View 753 Friday, December 14, 2012
I don’t do breaking news, but enough details are in on the Connecticut shooting to warrant comment. As one radio commenter said, ‘Who the hell would do this.” The story changes hourly, but apparently the narrative is that Adam Lanza, a “developmentally challenged” young man of 20 who lived with his mother in a small Connecticut town founded in colonial days. He apparently shot his mother at home, then went to the school and killed those in her class, her principal, and other adults. At least that’s the story as of 1630 PST. It could change. An hour ago the story was that the mother was in her classroom, and the shooter was Ryan Lanza, Adam Lanza’s older brother, and that he had previously killed his father at an apartment in New Jersey. And hour before that —
But the story seems reasonably stable now: it was allegedly Adam Lanza who allegedly killed his mother at their home, then went to the school at which she had taught and shot up the place, using a .223 Bushmaster, a Sigg Sauer, and a Glotz, but there is some ambiguity about which gun was used for what. And as I listen to the reports, Nancy Lanza is not listed as a teacher at that school. Which leaves the question of what connection Adam Lanza had with this school. And the Bushmaster was found in Lanza’s car, meaning that it played no part in the school massacre.
No data on how he managed to kill 27 people with two pistols. Was he an expert pistol shot? Did he have a number of pre-loaded magazines? Had he been acting strange lately? Now there’s a report that he had some disagreement with his mother, which, given that she is now dead of gunshot wounds to the face, seems rather likely. And a later bulletin says she was a substitute teacher at the school.
A famous psychiatrist tells us solemnly that Adam Lanza had a ‘personality disorder.’

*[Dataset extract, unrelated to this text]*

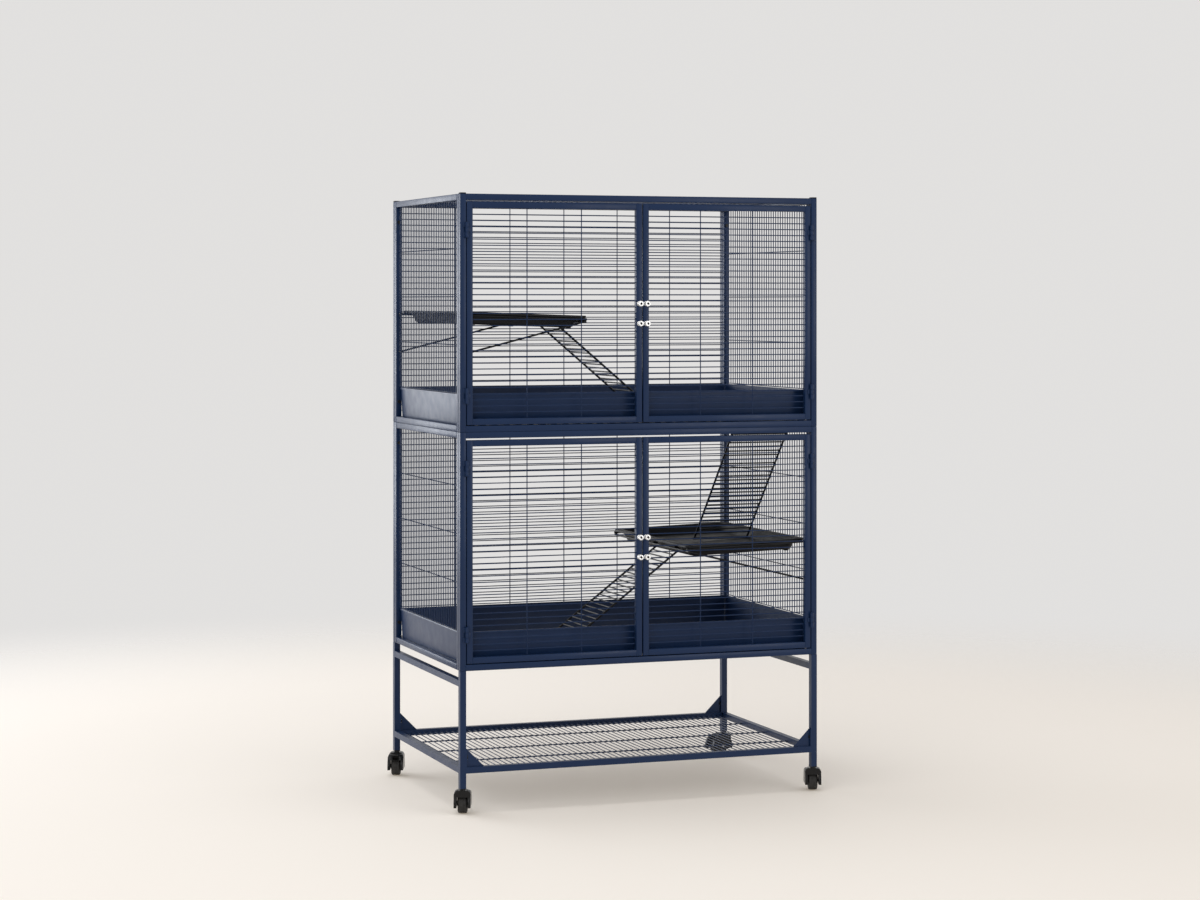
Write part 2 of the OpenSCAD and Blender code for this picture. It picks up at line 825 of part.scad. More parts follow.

And I have done this ramble as an example of why I don’t do breaking news.
When I was young we had massacres in the United States, as well as well publicized violent shootouts between the G-Men and various public enemies; and of course mob violence got plenty of play on radio and in newspapers. The scale was smaller, though. The St. Valentine’s Day Massacre in Chicago in 1929 only left 6 men dead, although another died a couple of hours later reportedly while saying “I ain’t gonna talk.” Then came World War II, and the reports of German, Russian, and Japanese atrocities, which tended to give some perspective to stories of gang “war”.
But graduate psychology courses in the 1950’s had nothing about ‘personality disorders’, ‘learning disabilities’, and the like, and very little on autism. It’s not that what we did study was particularly useful, but at least it did not tempt us to believe we understood everything because we had a label for it.
I do recall that while I was growing up, comic books, which were a way of discovering information about the world when there wasn’t any television, often had stories about ‘running amok’, which was an Asian phenomenon. I don’t recall too many stories about Westerners running amok, but there were plenty of stories of Asians doing so. Amok is a Malay term, and typically describes someone who has previously not been a criminal or particularly anti-social suddenly taking a kris or other large knife and running about striking down everyone he – it’s nearly always a he – encounters. Apparently it happens in China with considerably more frequency than in the United States and Western Europe (where the weapon of choice is usually one or more firearms). I am not sure I have heard of such cases in Japan.
We can now expect a new surge of advocacy for “gun control”, using the Connecticut massacre as the example of what must be prohibited, and which presumably would be ended if we just had better gun control.